行政を効率化し、国民の利便性を高め公平公正な社会を実現する――。政府がマイナンバーの運用を始めてから4年が過ぎた。新型コロナウイルス対策の現金給付の申請でトラブルが続出し「何のためのマイナンバー」との疑問が広がった。アナログ国家から脱するカギは何か。

 

「確認に追われ、職員の5月の残業時間は200時間を超えた」。5月下旬、東京都八王子市の職員は疲れきっていた。同じ人が何度も申請してきたり、他市の住民が申請したり。同市は10万円給付のオンライン申請の受け付けを停止した。

オンライン申請はマイナンバーカードを持つ世帯主が政府の専用サイト「マイナポータル」で手続きする。同市は受け付けたデータを住民基本台帳と自動照合するためのシステムの改修をしていなかった。オンラインなのに紙に印刷し、確認する手間が増えた。
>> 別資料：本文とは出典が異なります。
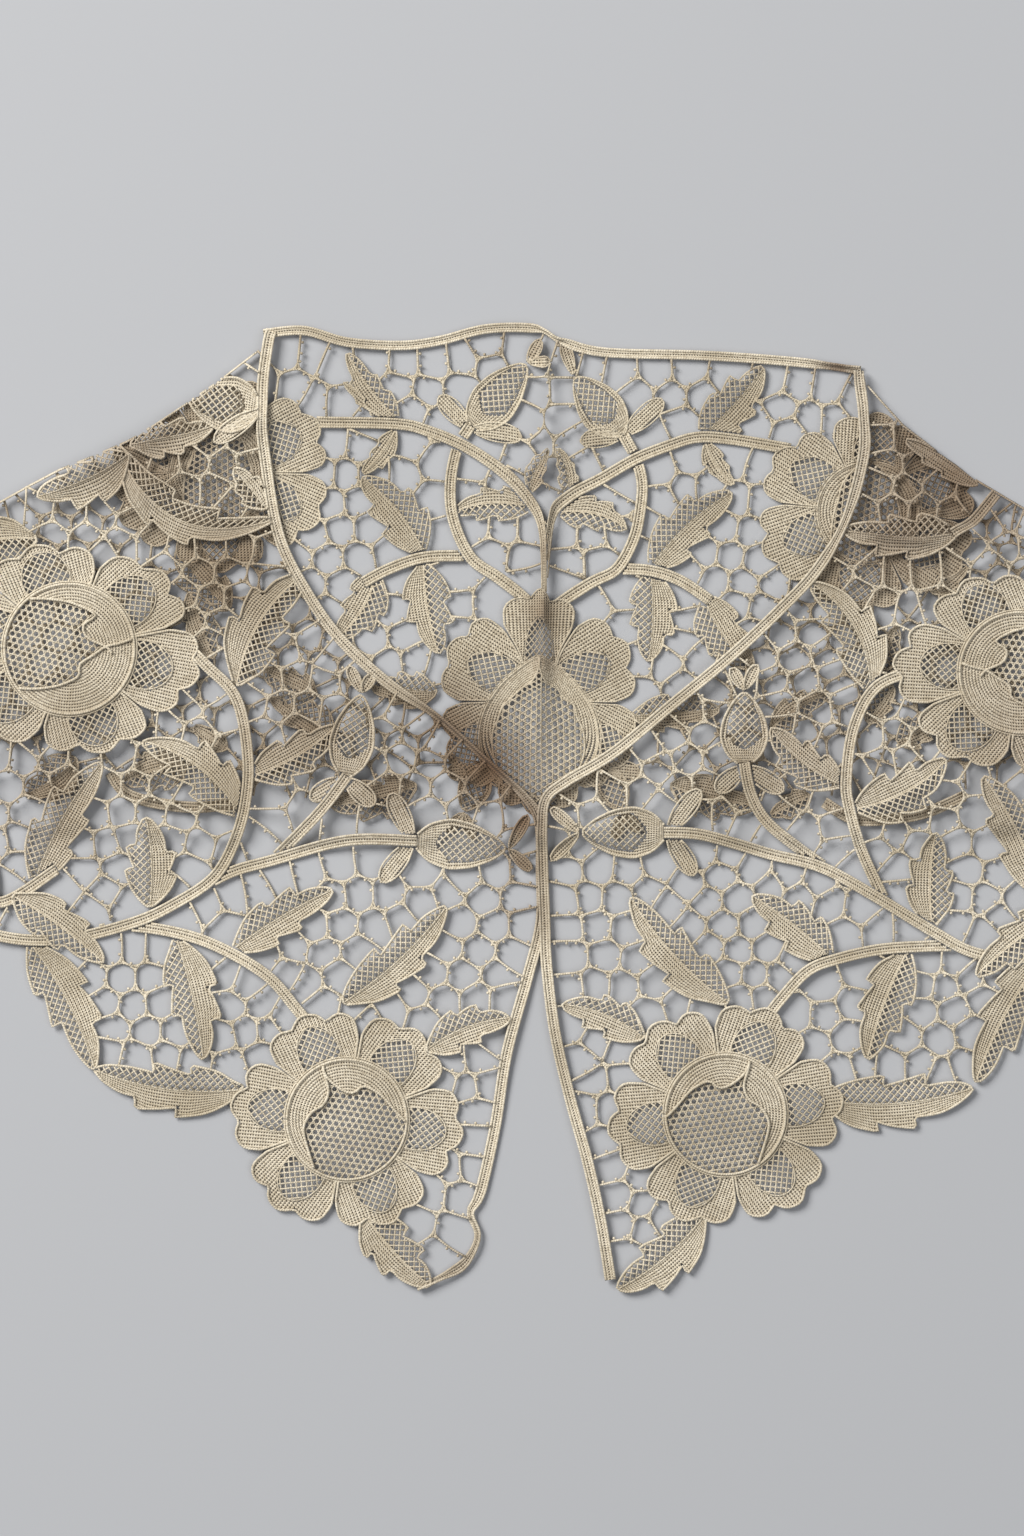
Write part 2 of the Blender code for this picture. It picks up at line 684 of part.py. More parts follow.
def cloth_material(name, colour):
    material = bpy.data.materials.new(name)
    material.use_nodes = True
    shader = material.node_tree.nodes["Principled BSDF"]
    shader.inputs["Base Color"].default_value = colour
    shader.inputs["Roughness"].default_value = 0.9
    shader.inputs["Metallic"].default_value = 0.0
    return material


# Heights


def back_zone():
    """A plain outline round the whole back, which the fronts climb over."""
    hem = shifted(smooth_path(BACK_HEM, HEM_STEP), BACK_REACH)
    return np.concatenate([hem, smooth_path(LEFT_FOLD, 30)[::-1], smooth_path(BACK_NECK, 30), smooth_path(RIGHT_FOLD, 30)])


def lift_at(points):
    """How high the fronts' underside lies: up on the back, and down on the table beyond its hem."""
    zone = back_zone()
    hem = shifted(smooth_path(BACK_HEM, HEM_STEP), BACK_REACH)
    away = distance_to(points, hem)
    away[inside(points, zone)] = 0
    return LIFT * np.clip((RAMP_END - away) / (RAMP_END - RAMP_START), 0, 1)


def front_heights(fold, rings):
    """Height functions of a front, whose shoulder edge turns down to the table."""
    line = smooth_path(fold, FOLD_STEP)

    def bottom_at(points):
        from_fold = distance_to(points, line)
        return lift_at(points) * np.clip((from_fold - FOLD_LIP) / FOLD_RISE, 0, 1)

    def top_at(points, in_motif):
        from_fold = distance_to(points, line)
        high = lift_at(points) + WALL + MOTIF_RELIEF * in_motif
        for flower in rings:
            radius = np.linalg.norm(points - np.array(flower.centre), axis=1)
            high += RING_RELIEF * (np.abs(radius - flower.disc + RING_WIDTH / 2) < RING_WIDTH / 3)
        return high - FOLD_DROP * np.clip(1 - from_fold / FOLD_LIP, 0, 1)

    return bottom_at, top_at


def ring_lines(flowers):
    """Closed lines at the foot and the crest of each raised ring."""
    lines = []
    for flower in flowers:
        for inward in (0, RING_WIDTH / 4, 3 * RING_WIDTH / 4, RING_WIDTH):
            ring = circle(flower.centre, flower.disc - inward, RING_SIDES)
            lines.append(np.concatenate([ring, ring[:1]]))
    return lines


def front(name, shapes, edge, fold, hem, side, seed):
    """side is 1 for the left front and -1 for the right."""
    leaves, _, flowers, _ = shapes
    motifs = outlines_of(*shapes)
    inner = shifted(smooth_path(edge, TAPE_STEP), -side * (TAPE_WIDTH / 2 + SEAM_GAP))
    fold_line = smooth_path(fold, FOLD_STEP)
    outer = np.array([(-side * 30, -170), (-side * 240, -170), (-side * 240, fold[-1][1] - 8)], float)
    limit = np.concatenate([inner, outer, fold_line[::-1]])
    ground = np.concatenate([inner, np.array(hem, float), fold_line[::-1]])
    seeds = cell_seeds(ground, motifs, seed)
    rim = shifted(fold_line, side * FOLD_LIP)
    cells = [cell_corners(seeds, k, BRIDE_WIDTH / 2) for k in range(len(seeds))]
    lines = [
        rim,
        shifted(fold_line, side * (FOLD_LIP + FOLD_RISE)),
        shifted(smooth_path(BACK_HEM, HEM_STEP), BACK_REACH + RAMP_START),
        shifted(smooth_path(BACK_HEM, HEM_STEP), BACK_REACH + RAMP_END),
        *ring_lines(flowers),
    ]
    raised = outlines_of(leaves, [], flowers, [])
    plan = Plan(limit, ground, motifs, [c for c in cells if len(c) > 2], lines, raised)
    plan.keep_bar(fold_line)
    plan.settle(MOST_GAPS[name])
    panel(name, plan, *front_heights(fold, flowers), ECRU)


def back():
    motifs = outlines_of(BACK_LEAVES, BACK_BUDS, BACK_FLOWERS, BACK_STEMS)
    inset = FOLD_LIP + FOLD_RISE + SEAM_GAP
    left = shifted(smooth_path(LEFT_FOLD, FOLD_STEP), inset)
    right = shifted(smooth_path(RIGHT_FOLD, FOLD_STEP), -inset)
    neck = shifted(smooth_path(BACK_NECK, NECK_STEP), -(TAPE_WIDTH / 2 + SEAM_GAP))[1:-1]
    hem = smooth_path(BACK_HEM, HEM_STEP)
    ground = np.concatenate([neck, right[:-1], hem, left[-2::-1]])
    low = np.array([(204, 60), (204, -30), (-204, -30), (-204, 60)], float)
    limit = np.concatenate([neck, right[:-1], low, left[-2::-1]])
    seeds = cell_seeds(ground, motifs, 5)
    cells = [cell_corners(seeds, k, BRIDE_WIDTH / 2) for k in range(len(seeds))]
    bars = [shifted(left, FOLD_LIP), shifted(right, -FOLD_LIP)]
    plan = Plan(limit, ground, motifs, [c for c in cells if len(c) > 2], bars, [])
    plan.keep_bar(left)
    plan.keep_bar(right)
    opening = np.concatenate([smooth_path(BACK_NECK, 12)[::-1], smooth_path(LEFT_EDGE, 12), smooth_path(RIGHT_EDGE, 12)[::-1]])
    plan.settle(MOST_GAPS["back_panel"], opening)

    def bottom_at(points):
        return np.zeros(len(points))

    def top_at(points, in_motif):
        return WALL + MOTIF_RELIEF * in_motif

    panel("back_panel", plan, bottom_at, top_at, ECRU_WRONG_SIDE)


def tape(name, points, base_at):
    """A flat tape with bevelled top edges, swept along a path."""
    path = smooth_path(points, TAPE_STEP)
    across = left_normals(path)
    base = base_at(path)
    half = TAPE_WIDTH / 2
    section = ((-half, 0), (half, 0), (half, TAPE_HEIGHT - TAPE_BEVEL), (half - TAPE_BEVEL, TAPE_HEIGHT),
               (TAPE_BEVEL - half, TAPE_HEIGHT), (-half, TAPE_HEIGHT - TAPE_BEVEL))
    corners = [
        (*((place + normal * offset) * MM), (low + height) * MM)
        for place, normal, low in zip(path, across, base)
        for offset, height in section
    ]
    sides = len(section)
    faces = [tuple(reversed(range(sides))), tuple(range(len(corners) - sides, len(corners)))]
    for station in range(len(path) - 1):
        for k in range(sides):
            a, b = station * sides + k, station * sides + (k + 1) % sides
            faces.append((a, b, b + sides, a + sides))
    add_object(name, corners, faces, ECRU_TAPE)


def clear_scene():
    for obj in list(bpy.data.objects):
        bpy.data.objects.remove(obj)


def main():
    clear_scene()
    back()
    left = (LEFT_LEAVES, LEFT_BUDS, LEFT_FLOWERS, LEFT_STEMS)
    right = (RIGHT_LEAVES, RIGHT_BUDS, RIGHT_FLOWERS, RIGHT_STEMS)
    front("front_left", left, LEFT_EDGE, LEFT_FOLD, LEFT_HEM, 1, 11)
    front("front_right", right, RIGHT_EDGE, RIGHT_FOLD, RIGHT_HEM, -1, 12)
    tape("edge_tape_left", LEFT_EDGE, lift_at)
    tape("edge_tape_right", RIGHT_EDGE, lift_at)
    tape("neck_tape_back", BACK_NECK, lambda path: np.zeros(len(path)))


main()
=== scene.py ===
"""The needle-lace collar in thread: rows of stitches, nets, brides and cords, on the solids' plan.

Every panel is drawn flat, in millimetres, X to the right and Y towards the back of the neck, with heights
above the middle of its own cloth. A drape function then lays it in place, in metres round the origin.
"""

import math
from collections import namedtuple

import bpy
import numpy as np
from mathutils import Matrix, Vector
from mathutils.geometry import delaunay_2d_cdt


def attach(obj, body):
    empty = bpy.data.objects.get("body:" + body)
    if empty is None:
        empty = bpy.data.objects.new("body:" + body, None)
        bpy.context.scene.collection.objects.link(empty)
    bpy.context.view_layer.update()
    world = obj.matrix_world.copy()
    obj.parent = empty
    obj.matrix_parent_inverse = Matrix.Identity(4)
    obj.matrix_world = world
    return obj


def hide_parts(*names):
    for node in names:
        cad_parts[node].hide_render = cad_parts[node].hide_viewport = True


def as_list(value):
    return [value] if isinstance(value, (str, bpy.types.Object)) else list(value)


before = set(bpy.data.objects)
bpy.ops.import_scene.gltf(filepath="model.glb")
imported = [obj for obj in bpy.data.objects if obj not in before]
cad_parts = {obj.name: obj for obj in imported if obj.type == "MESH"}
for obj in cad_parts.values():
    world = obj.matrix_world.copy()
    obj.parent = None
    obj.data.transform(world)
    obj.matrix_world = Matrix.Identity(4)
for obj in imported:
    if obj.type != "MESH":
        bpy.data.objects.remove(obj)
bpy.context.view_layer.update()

MM = 0.001
PLAN_CENTRE = (-0.2, 2.25)

# How the layers lie
LIFT = 1.75
# A front comes down to the table over this stretch beyond the edge of the back
RAMP_START = 1.0
RAMP_END = 7.0
BACK_REACH = 10.0
FOLD_ROLL = 2.6
CLOTH_MIDDLE = 0.62

# The collar's plan, as the solids have it but for CELL_PITCH, which is finer
TAPE_WIDTH = 4.0
SEAM_GAP = 0.3
CELL_PITCH = 9.4
RASTER = 1.5
RELAX_ROUNDS = 10
PATH_STEP = 12.0
BACK_INSET = 2.9

# Threads: sizes in millimetres, a slope in degrees, and shares
ROW_PITCH = 0.92
ROW_RISE = 0.16
ROW_SINK = 0.1
NET_PITCH = 1.58
NET_RADIUS = 0.26
NET_SLOPE = 46.0
NET_CROSSING = 0.12
KAGOME_EDGE = 0.98
KAGOME_RADIUS = 0.23
BRIDE_RADIUS = 0.39
SHORTEST_BRIDE = 0.5
LONGEST_BRIDE = 4 * CELL_PITCH
BRIDE_BOW = 0.05
UNEVEN_BRIDE = 0.1
FILLET = 1.8
PICOT_PITCH = 3.2
PICOTS_LEFT_OUT = 0.2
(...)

同じようにオンライン申請を停止した自治体は90を超える。「見た目はデジタルだが、中身は単なる手入力」。八王子市の職員はこぼす。

政府がデジタル戦略の中核に据えてきたマイナンバー制度。危機に臨んでいざ使おうとすると現場の負担は膨らんだ。自治体任せのつぎはぎ行政と、利用者目線を欠く制度設計が背景にある。

児童手当などの電子申請に使うマイナポータルを利用するかどうかは自治体の判断に委ねられている。全体の4割強にあたる800の自治体が今回の現金給付で初めて利用した。費用に見合う利点がないことが大きい。

 

 

マイナンバーカードの交付率は7月1日時点で17.5%。住民向けに提供するマイナポータルについて「年間利用は数件」という高松市も10万円給付のオンライン申請を止めた。各自治体はシステムを独自につくり、データ連携も難しい。

国は後手に回った。マイナンバーとひも付いた確定申告などの情報は各行政機関がそれぞれ保有し、一元的なデータベースは存在しない。マイナンバーカードは総務省、マイナポータルは内閣府が担当し、二重申請を止められない。

利便性を置き去りにした制度といえる。法律上、マイナンバーの活用は生活保護の申請などに限られ、税や社会保障の情報を規定外の用途で結びつけられない。行政が支援対象者を割り出し、要望を待たずに手を差し伸べる英米流の「プッシュ型支援」に使えない。

9月から始まるキャッシュレス決済のポイント還元策「マイナポイント」でも、パソコンを通じた予約などの申請が米マイクロソフトのウェブ閲覧ソフト「インターネット・エクスプローラー11」以外からできないことが判明。総務省は「利用者が多いソフトを採用した」というが、不便を指摘されて対応を急ぐ。

米国は大恐慌後のニューディール政策の一環で1935年に失業保険や年金給付を定めた社会保障法を成立させ、番号制度を始めた。身分証明にも使う。英国は社会保障法を根拠に国民保険番号を全国民に割り振り、給付や納税に使う。これらの国は新型コロナ対策の給付も素早かった。

日本では民主党政権時代に構想が本格化した。当初は低所得者に減税と現金支給を組み合わせる「給付付き税額控除」とセットで提唱されたが、情報漏洩や政府による一元管理への懸念から「セキュリティーを強く担保しながら利用目的を拡大する高い目標を課された」(NTTデータ経営研究所の河本敏夫氏)。

 

 

行政機関の情報管理を重視した結果、「誰も全体像を正確に把握していない」(政府関係者)制度となった。

政府はマイナンバー制度にこれまで6400億円の予算を投じてきた。マイナンバーカードを普及させるだけでなく、重要なのはマイナンバーの利便性そのものを高めることだ。例えば、緊急時の給付金事務の位置づけを法的に明確にすることも必要だろう。

政府は運転免許証との一体化や自治体との連携に向けたシステム仕様の統一について年内にも工程表をまとめる。システム開発を自治体任せにせず、国の司令塔を明確にして情報連携しやすい仕組みを整えることで、ようやく行政サービス全体をデジタル時代にふさわしい姿に作りかえる出発点に立てる。戦略の練り直しがようやく始まる。